La tenue des rôles féminins par des hommes constitue un artifice fréquent du théâtre du XVIIème pour en accentuer l’effet comique. Travestis dans des costumes évocateurs, les chanteurs choisis s’en acquittent de bonne grâce : le ténor François Mulard campe une Helena sensuelle, tandis que Benedict Hymas incarne une Lady Di raffinée ; le baryton Linfeng Zhu nous joue une Herminia minaudeuse. Nous retiendrons aussi sa colérique intervention en chinois (malicieusement sous-titrée en idéogrammes !), qui conclut abruptement l’intermède « chinois » du Vème acte.

Soulignons enfin le tour de force que représente la prestation de Steven Player, hilarante Margareth Thatcher aux pas guindés ponctuant les rebondissements de l’intrigue, puisant compulsivement dans son sac à main une théière et une tasse de thé (so british !) pour se désaltérer et témoignant aussi à l’occasion de son talent de guitariste.

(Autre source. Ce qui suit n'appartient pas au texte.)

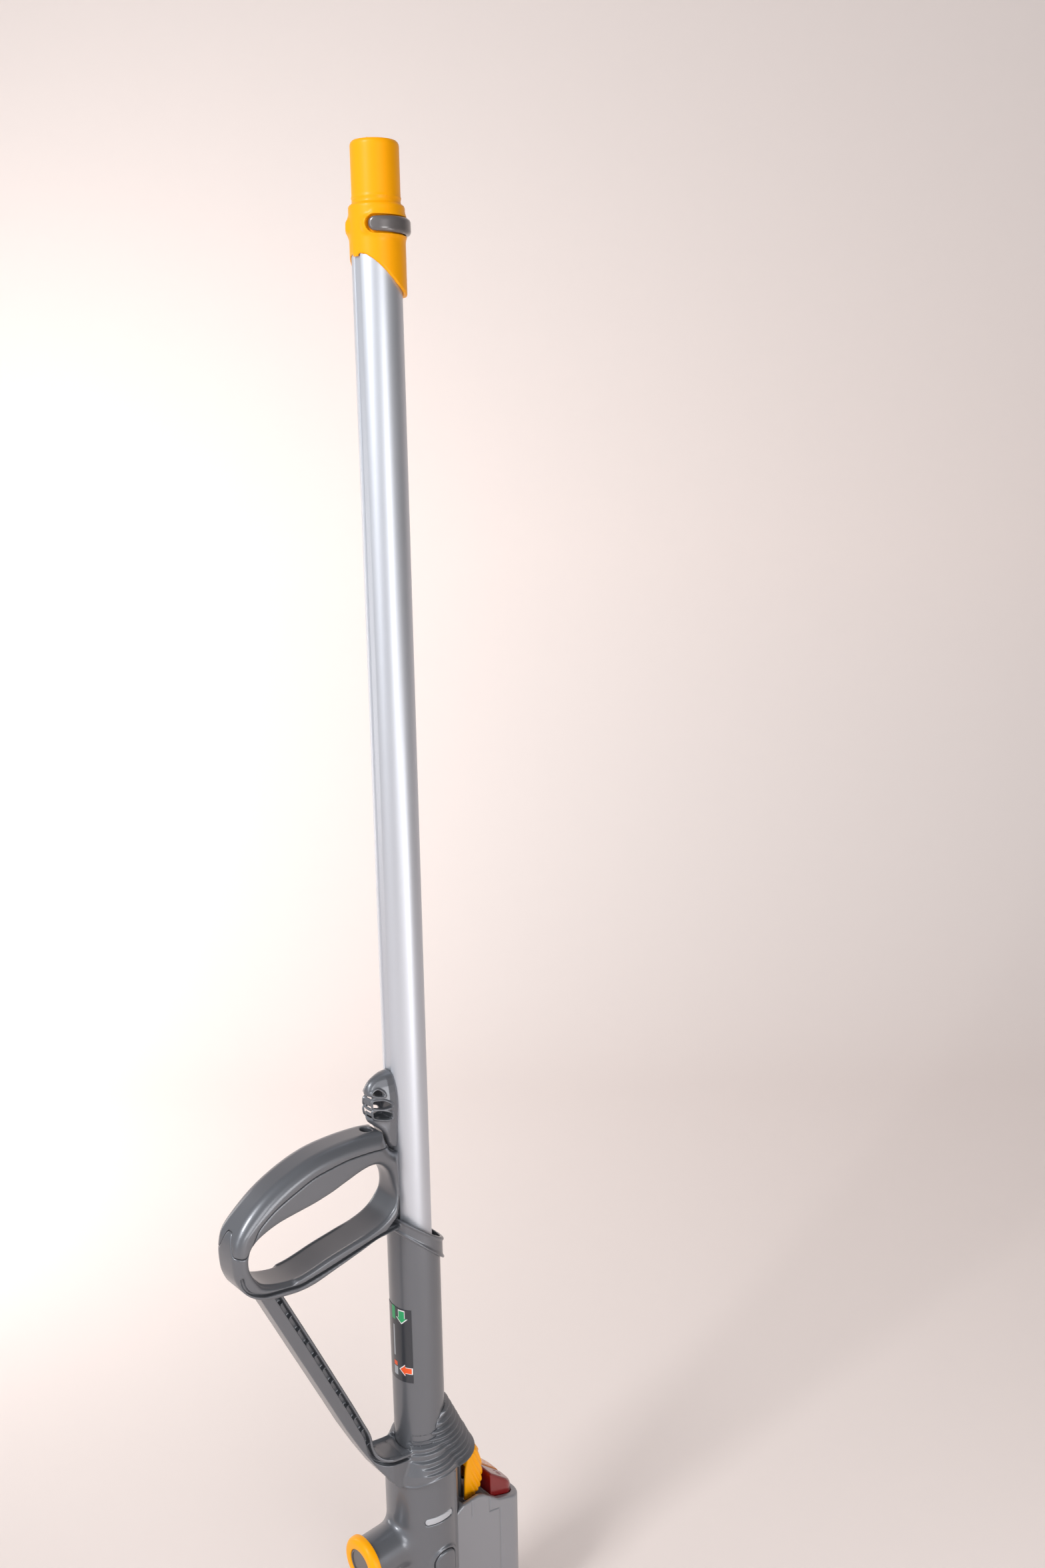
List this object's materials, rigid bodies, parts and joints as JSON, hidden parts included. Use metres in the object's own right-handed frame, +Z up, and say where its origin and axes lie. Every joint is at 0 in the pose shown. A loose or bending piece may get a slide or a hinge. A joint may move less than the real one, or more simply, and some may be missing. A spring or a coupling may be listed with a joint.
{
  "type": "telescopic vacuum wand with handle and dock",
  "caption": "Telescopic cleaning wand with loop handle, release catch, tool spigot and slanted collar, standing in a docking column with side port, release lever and push buttons.",
  "frame": {"origin": "on the wand tube's axis, at the underside of the base flange", "axes": "+Z up along the wand, -X towards the hand loop, +X towards the release lever and buttons"},
  "size_m": [0.2882, 0.092, 1.3182],
  "materials": {
    "grey_plastic": "metallic grey moulded plastic, satin gloss",
    "light_grey_plastic": "lighter grey moulded plastic, satin",
    "warm_grey_plastic": "glossy warm grey plastic",
    "yellow_plastic": "semi-gloss yellow plastic",
    "anodised_aluminium": "satin anodised",
    "black_plastic": "moulded",
    "red_plastic": "translucent dark red",
    "amber_plastic": "translucent amber",
    "spring_steel": "drawn wire and ground pins",
    "rubber": "moulded seal",
    "label_film": "printed film",
    "window_plastic": "translucent white"
  },
  "bodies": {
    "dock": {"base_flange": "grey_plastic", "dock_column": "grey_plastic", "duct_liner": "black_plastic", "tube_socket": "black_plastic", "socket_seal": "rubber", "indicator_window": "window_plastic", "hose_latch_spring": "spring_steel", "switch_housing": "light_grey_plastic", "switch_shelf": "black_plastic", "switch_module": "black_plastic", "power_button_spring": "spring_steel", "brush_button_spring": "spring_steel", "lever_pin": "spring_steel", "lever_spring": "spring_steel", "port_cap": "black_plastic", "port_seal": "rubber"},
    "collar": {"port_collar": "yellow_plastic"},
    "hose_latch": {"hose_latch_button": "grey_plastic"},
    "lever": {"release_lever": "yellow_plastic"},
    "power_key": {"power_button": "red_plastic"},
    "brush_key": {"brush_button": "amber_plastic"},
    "handle": {"outer_tube": "grey_plastic", "handle_frame": "grey_plastic", "grip_cover": "grey_plastic", "grip_screw": "spring_steel", "groove_key": "black_plastic", "brace_strut": "grey_plastic", "lower_cuff": "grey_plastic", "tube_label": "label_film", "guide_bush": "black_plastic", "catch_pin": "spring_steel", "catch_spring": "spring_steel"},
    "catch": {"wand_catch": "grey_plastic"},
    "wand": {"wand_tube": "anodised_aluminium", "wand_foot_ring": "black_plastic", "tool_cuff": "yellow_plastic", "tool_release_spring": "spring_steel"},
    "tool_key": {"tool_release_button": "warm_grey_plastic"}
  },
  "joints": [
    {"name": "handle_lift", "type": "slide", "parent": "dock", "child": "handle", "axis": [0, 0, 1], "range_m": [0, 0.12]},
    {"name": "wand_slide", "type": "slide", "parent": "handle", "child": "wand", "axis": [0, 0, 1], "range_m": [-0.6, 0], "stiffness_N_per_m": 4, "springref_m": 1.6},
    {"name": "catch_hinge", "type": "hinge", "parent": "handle", "child": "catch", "pos_m": [-0.023, 0, 0.5536], "axis": [0, -1, 0], "range_deg": [0, 3.5], "stiffness_Nm_per_rad": 0.3, "springref_deg": -5.73},
    {"name": "tool_release_press", "type": "slide", "parent": "wand", "child": "tool_key", "axis": [-1, 0, 0], "range_m": [0, 0.0015], "stiffness_N_per_m": 200, "springref_m": -0.001, "deforming": ["tool_release_spring"]},
    {"name": "lever_hinge", "type": "hinge", "parent": "dock", "child": "lever", "pos_m": [0.0465, 0, 0.186], "axis": [0, 1, 0], "range_deg": [0, 6], "stiffness_Nm_per_rad": 0.3, "springref_deg": -5.73, "deforming": ["lever_spring"]},
    {"name": "power_press", "type": "slide", "parent": "dock", "child": "power_key", "axis": [0, 0, -1], "range_m": [0, 0.0025], "stiffness_N_per_m": 200, "springref_m": -0.002, "deforming": ["power_button_spring"]},
    {"name": "brush_press", "type": "slide", "parent": "dock", "child": "brush_key", "axis": [0, 0, -1], "range_m": [0, 0.0025], "stiffness_N_per_m": 200, "springref_m": -0.002, "deforming": ["brush_button_spring"]},
    {"name": "hose_latch_press", "type": "slide", "parent": "dock", "child": "hose_latch", "axis": [0.0349, 0.9994, 0], "range_m": [0, 0.002], "stiffness_N_per_m": 200, "springref_m": -0.001, "deforming": ["hose_latch_spring"]},
    {"name": "collar_twist", "type": "hinge", "parent": "dock", "child": "collar", "pos_m": [-0.0665, 0, 0.16], "axis": [-1, 0, 0], "range_deg": [0, 60]}
  ]
}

A la tête de l’orchestre Les Ambassadeurs - La Grande Ecurie (et parfois aussi à la flûte) le maestro Alexis Kossenko mène avec panache cette production savoureuse et déjantée, dont il enchaîne sans à-coups dialogues et parties musicales, toujours très attentif à l’action sur la scène. Espérons que cette belle production, qui a enchanté les spectateurs du théâtre Raymond Devos de Tourcoing, puisse être donnée à nouveau dans d’autres salles, et qui sait, faire l’objet d’un enregistrement vidéo.